Apart from any practical, sentimental or business reasons for wanting Krondorf back, it’s right next door to his sprawling house on Lily Farm Road and surrounded by a fair chunk of the 400ha of vineyards Burge owns in the Barossa, Eden Valley and Adelaide Hills. After he sold Krondorf for the first time to Mildara he was reported as saying he’d trained his children, Trent, Amelia and Toby, not to go in there. Now they plan to use it as they make a new generation of Burge wines.
Burge’s path to becoming one of the most respected and innovative forces in the Australian wine industry really took off when he, aged 27, and Wilson, 25, first bought Krondorf. Two years later the pair won the Jimmy Watson Trophy which, Burge says, “really launched the brand.
“The first year we sold 11,000 cases, the next year we sold 22,000, the next was 44,000, then 88,000 and after eight years we were nearly up to 200,000 cases of wine. Then in 1983 we went public, and we raised $8 million to fund that growth.”
As a public company they were also at risk of being taken over. By now the share price was so high Burge couldn’t fend off Mildara. Cleverly he retained a first option to buy the winery back if Mildara ever wanted to sell which, as Mildara Blass, they did 13 years later.

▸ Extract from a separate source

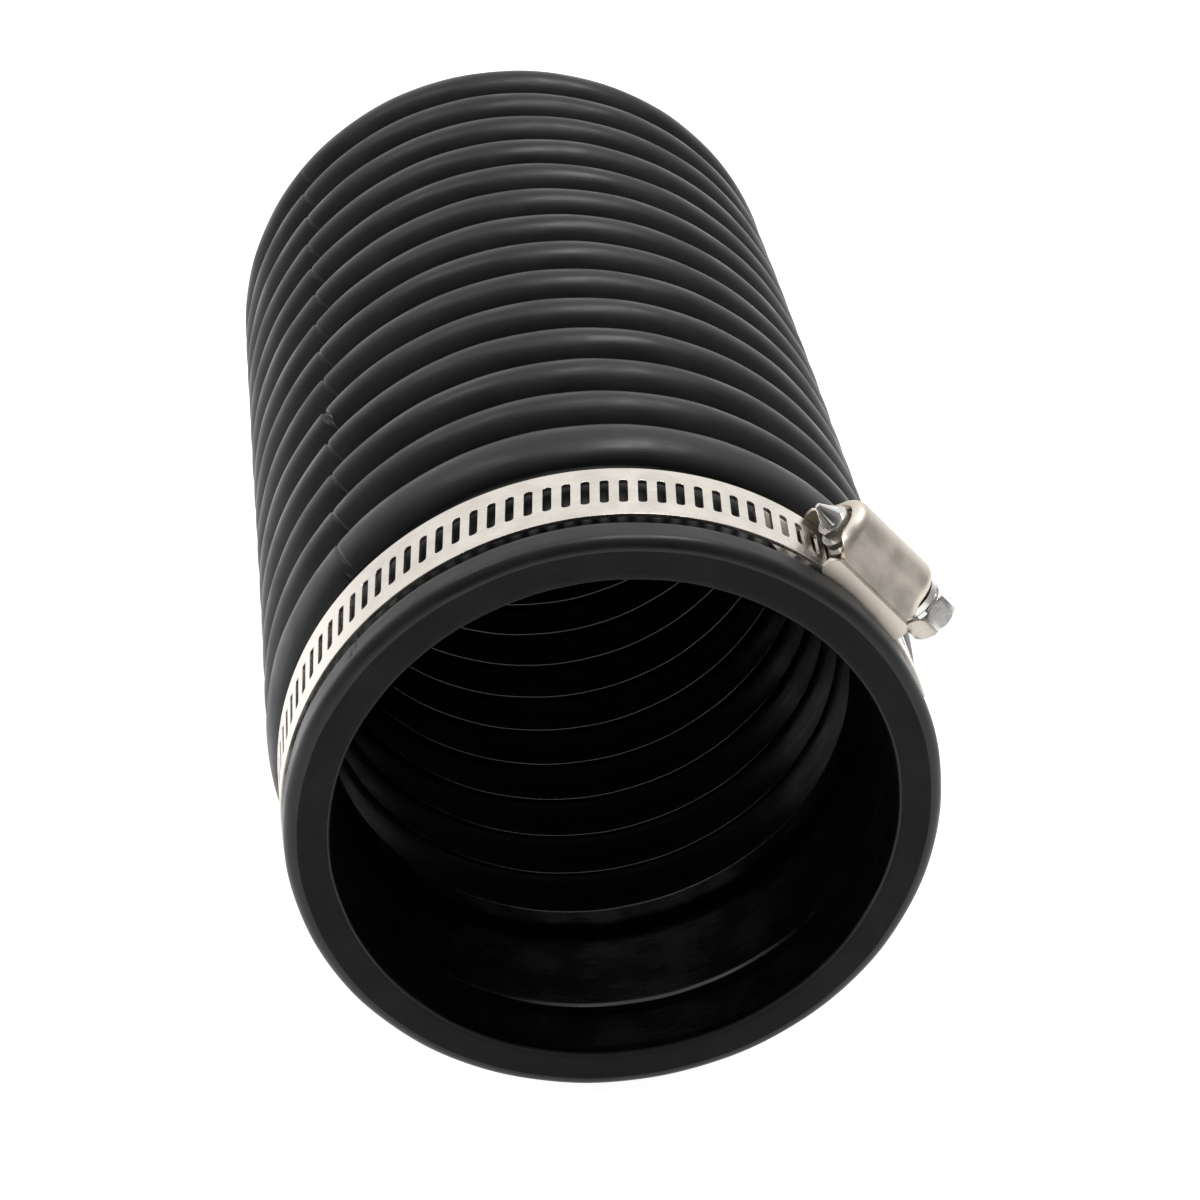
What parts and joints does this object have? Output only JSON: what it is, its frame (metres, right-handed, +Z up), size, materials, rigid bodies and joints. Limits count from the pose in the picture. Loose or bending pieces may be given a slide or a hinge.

Along the way Grant and his wife Helen had gone against the prevailing sentiment at the time and started adding to their vineyard portfolio. Vineyards generally were losing money at the time, but Grant knew that the best wine would come from the best vineyards and that eventually the market would turn: “People thought I was mad at the time,” he says.
This was also when Burge had a stint in the corporate world, working for two years as technical director for Mildara Wines while at weekends he would manage his own vineyards. Finally, he’d had enough of that and determined to have his own business, resigned from Mildara and started Grant Burge Wines.
Burge was going to build his own winery but the late Doug Lehmann, then winemaker at Basedows, a 3000-tonne winery in Tanunda, suggested he use Basedows facilities instead. In 1993 Burge bought the winery, now named Illaparra, and Grant Burge Wines went on to become an internationally renowned brand making 750,000 cases annually and turning over $70 million.
The decision to sell the Grant Burge brand to Accolade was a difficult one for Burge: “We decided we had too much debt and wanted to clear the decks a bit,” he says. “We only sold the brand and the wine; we didn’t sell any real estate basically.”
And that is what has underpinned and extended the Grant Burge heritage. Now aged 71 and as full of ideas and energy as ever, Grant and his wife Helen have now been joined by their three children in a diversified wine conglomerate Burge Barossa.
It has privately-owned Barossa vineyard holdings second in area only to those controlled by Warren Randall from his Seppeltsfield base; two wineries – Illaparra, now with its own bottling line, and Krondorf – and a wine logistics storage and distribution business operating out of Illaparra servicing mostly smaller regional wineries.
The Illaparra winery is basically set up for red wine production, while Krondorf was set up for white wine production, which was something Burge Barossa needed for its expansion. And, of course, it’s nice for Burge to be able to walk out his front door and across the garden to the winery he first owned more than 40 years ago.
“The only difference now is that I have to do all the work,” jokes Burge. “I used to have 180 people working for me at Grant Burge!” Typically tongue in cheek, he doesn’t really have to do it all by himself, with a workforce of more than 70 people employed in his vineyards and winery. With energy to burn, there’s no way Grant Burge plans to fade away any time soon.